É fato que o cemitério é municipal. Mas não se pode esquecer que os jazigos são particulares. Quem os adquire, paga um valor à prefeitura para ter uma propriedade perpétua. E pelo fato dos túmulos serem propriedades particulares, a prefeitura não pode impedir que os donos coloquem sobre ou dentro eles objetos de valor. Se não pode impedir, por que teria a obrigação de assegurar que não sejam mexidos? Colocar objetos de valor em túmulos representa convidar ladrões para irem furtá-los.

Imaginem (não aqui Dois Córregos, mas isso já aconteceu) que uma família, por tradição de cultura, resolva enterrar um ente com uma joia que lhe era de estimação. Não resta a menor dúvida que o túmulo será violado e até o cadáver velimpendiado por bandidos em busca do objeto. A decisão é da família e a prefeitura não pode impedir. No entanto, tem de garantir que o tal objeto de valor esteja permanente seguro, por todo o sempre. Isso é impossível. Não há segurança ou sistema de vigilância que assegure isso.

O cemitério é um espaço público e cercado, que a prefeitura deve conservar em ordem para que receba familiares que têm entes nele sepultados ou visitantes. Mas esse conservar significa manter o local limpo, com sanitários, água e eventuais espaços para cultos religiosos. Aí também se incluem vias de acesso preferencialmente calçadas, galerias de águas pluviais, arborização e até alguma iluminação. Isso é o essencial. Seguranças, sistemas de câmeras, cercas elétricas, entre outros, não garantem inviolabilidade.

No entanto esses sistemas custam caro. Têm manutenção onerosa. Só para se ter ideia, dois seguranças para guardar o cemitério local custam algo em torno de 300 mil reais em um mandato de quatro anos. Isso dá para realizar grande quantidade de obras e serviços para os vivos, dos quais a prefeitura tem de cuidar.
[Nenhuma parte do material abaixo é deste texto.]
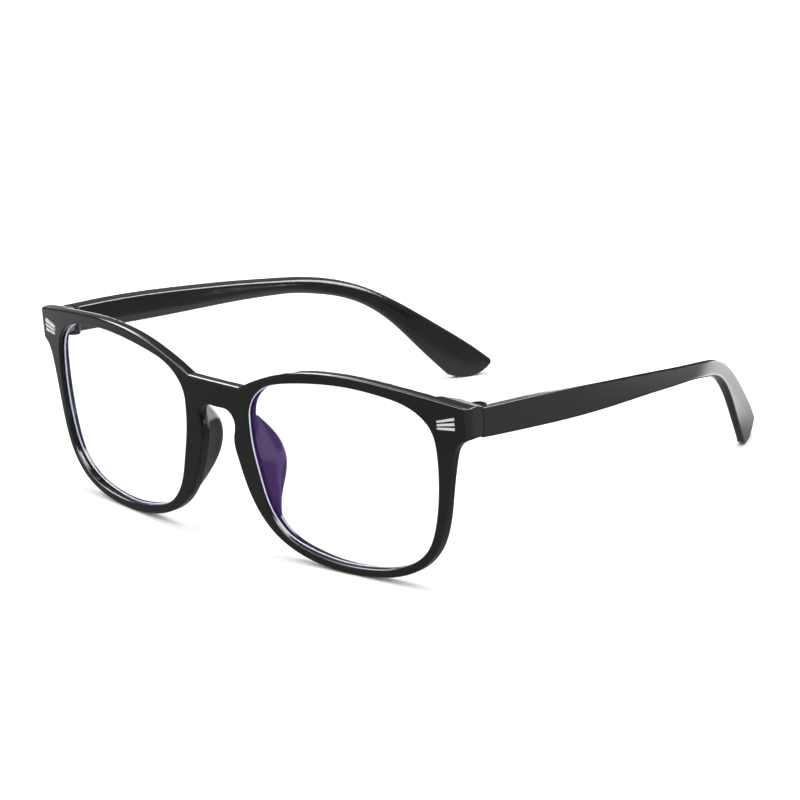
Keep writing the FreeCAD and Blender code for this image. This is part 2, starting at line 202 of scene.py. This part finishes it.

Seria justo tirar dos vivos para guardar túmulos ornamentados com peças de valor? Cemitérios modernos nem mais jazigos têm. São espaços ajardinados com lápides identificando os sepultos.

Passa da hora do judiciário rever conceitos ao proferir decisões em relação a entes administrativos. Até porque, no caso de Dois Córregos, a prefeitura não cobra nenhuma taxa dos donos de túmulos no cemitério para garantir a segurança deles. E mesmo que cobrasse, não teria como. Sobretudo num cemitério que possui três faces enormes, ainda que cercadas por muros, voltadas para propriedade rural. Apenas seu frontal faz divisa com via pública regular e iluminada, portanto urbanizada.

Ah, mas a prefeitura recebe impostos pra isso! Para garantir segurança a objetos de valor colocados sobre ou dentro de jazigos particulares? Parece que a justiça precisa adaptar-se à modernidade em relação à culpa objetiva do ente público, sendo mais seletiva. Em caso de dano por falha de agente ou de obrigação que lhe compete, ainda vá lá. Do contrário, daqui a pouco haverá obrigação de prefeituras indenizarem furtos que pessoas sofram em parques ou praças, simplesmente por se tratarem de lugares públicos.